AIM — Find each line holding "that" and copy it out.

STORED DATA —
[Start]

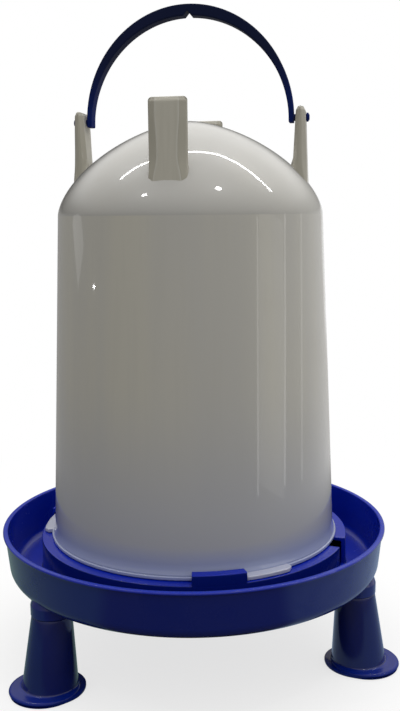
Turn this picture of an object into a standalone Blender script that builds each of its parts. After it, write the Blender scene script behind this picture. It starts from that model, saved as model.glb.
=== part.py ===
"""Poultry drinker: a translucent water bell that stands in a blue drinking tray on three push-in legs,
with a bail handle on top. Metres, +Z up, origin at the centre of the tray's flat underside."""

from math import cos, pi, radians, sin, sqrt

import bmesh
import bpy

# Driving dimensions, in metres and degrees

FACETS = 72
LEG_FACETS = 28

# Gap that separate pieces keep where they touch
TOUCH = 0.0003

# Bell
FOOT_WALL_R = 0.1098
WALL_TAPER = 0.0098
SHOULDER_Z = 0.275
DOME_H = 0.0694
DOME_POWER = 1.59
BELL_WALL = 0.0020
LIP_REACH = 0.0026
BELL_LIP_T = 0.0026
BELL_FLARE_H = 0.009
SKIRT_INSET = 0.0030
SKIRT_WALL = 0.0022
SKIRT_BOTTOM = 0.015
LUG_SPAN = 18.4
LUG_REACH = 0.0060
LUG_T = 0.0029
LUG_END_SPAN = 1.8
LUG_END_REACH = 0.0034

# Ears on the dome
EARS = 4
EAR_W = 0.0262
EAR_STAND = 0.0078
EAR_INSET = 0.0200
EAR_TOP_T = 0.0066
EAR_INNER_SLOPE = 0.055
EAR_OUTER_SLOPE = 0.040
EAR_SIDE_BAND = 0.0056
EAR_SIDE_BEVEL = 0.0022
EAR_ROUND = 0.0028

# Bail handle
PIVOT_BELOW_EAR_TOP = 0.0072
BAIL_W = 0.012
BAIL_END_T = 0.0036
BAIL_TOP_T = 0.0082
BAIL_EXTRA_RISE = 0.0045
BAIL_TAIL = 0.0036
BAIL_SIDE_GAP = 0.0014
BAIL_CORNER = 0.0009
BAIL_STEPS = 36
HOOK_NOTCH_W = 0.0064
HOOK_NOTCH_DEPTH = 0.0034
PIN_R = 0.0025
PIN_CLEARANCE = 0.0003
PIN_HEAD_REACH = 0.0008
PIN_HEAD_L = 0.0022
PIN_HEAD_GAP = 0.0004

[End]

TASK RESULT —
Turn this picture of an object into a standalone Blender script that builds each of its parts. After it, write the Blender scene script behind this picture. It starts from that model, saved as model.glb.
"""Poultry drinker: a translucent water bell that stands in a blue drinking tray on three push-in legs,
# Gap that separate pieces keep where they touch